Richmond McGee

No. 8
- Position: Punter

Personal information
- Born: April 25, 1983 (age 43) Garland, Texas, U.S.
- Listed height: 6 ft 4 in (1.93 m)
- Listed weight: 203 lb (92 kg)

Career information
- High school: Garland
- College: Texas
- NFL draft: 2006: undrafted

Career history
- Philadelphia Eagles (2008)*; Chicago Bears (2009–2010); Cleveland Browns (2011);
- * Offseason or practice squad member only

Awards and highlights
- National champion (2005);

Career NFL statistics
- Punts: 8
- Punt yards: 288
- Punting average: 36
- Stats at Pro Football Reference

= Richmond McGee =

American football player (born 1983)

Richmond McGee (born April 25, 1983) is an American former professional football player who was a punter in the National Football League (NFL). He was signed by the Philadelphia Eagles as a street free agent in 2008. He played college football for the Texas Longhorns.

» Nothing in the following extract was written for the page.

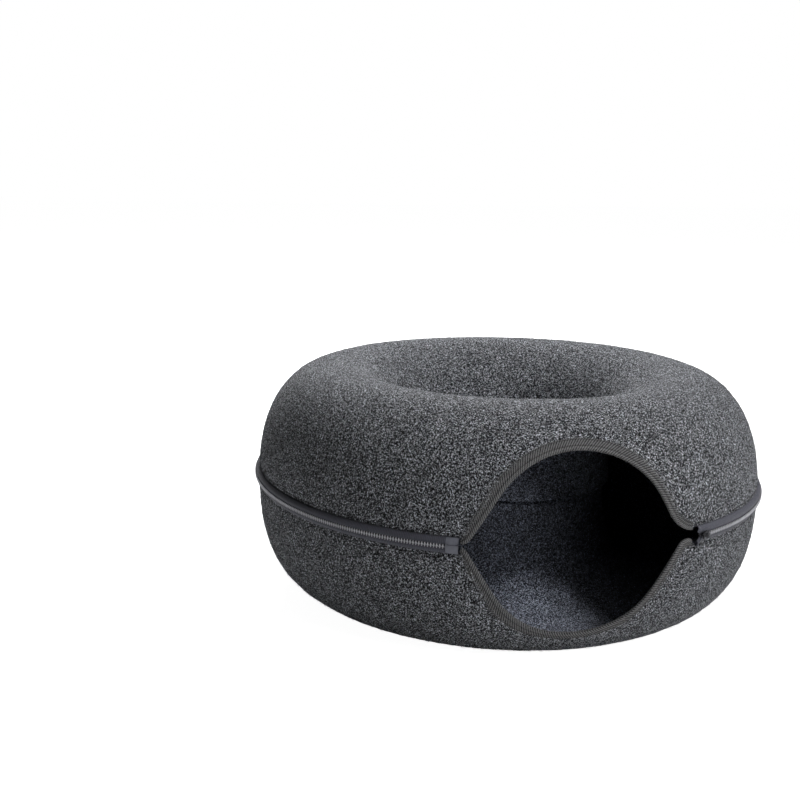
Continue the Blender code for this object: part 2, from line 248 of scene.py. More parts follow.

He was also a member of the Chicago Bears and Cleveland Browns.

==Early life==
McGee attended Garland High School in Garland, Texas and was a student and a letterman in football. In football, as a junior, he helped his team win the 1999 Texas 5A Division II State Championship team. Richmond McGee graduated from Garland High School in 2001.

==College career==
McGee was a college football placekicker for the University of Texas Longhorns. He played four years for the team and handled at various times the punts, kickoffs, and field goals. He was the starting kicker for the Longhorn football team as they won the NCAA National Championship.

His primary duty was as a punter, but he also had experience as a placekicker. During 2003 he was the starting punter for the team, and also handled all the kick-offs.

As a member of the 2004 Texas Longhorns football team he made the only field goal he attempted. On the 2005 Texas Longhorns football team he made four successful kicks out of five attempts.

==Professional career==
McGee was eligible for the 2006 NFL draft but was not selected.

===Philadelphia Eagles===
On April 16, 2008, the Philadelphia Eagles signed McGee to a three-year contract. He was waived on August 26.

===Chicago Bears===
McGee signed a one-year contract with the Chicago Bears on July 31, 2009. He was waived on August 31. He was re-signed on December 28 after an injury to punter Brad Maynard. He was waived again on August 4, 2010. He was re-signed to the team's practice squad on October 26, 2010. His contract was terminated on November 2, 2010. On February 18, 2011, the Bears signed McGee to a two-year deal. He was waived on August 1.

===Cleveland Browns===
McGee signed with the Cleveland Browns on August 3, 2011. He made his NFL regular season debut in the 2011 season opener against the Cincinnati Bengals, punting eight times for 288 yards (36 yard average). However, he suffered an injury during the game and was placed on injured reserve on September 13, 2011, after the Browns signed Brad Maynard. McGee was waived following the 2011 season on March 13, 2012.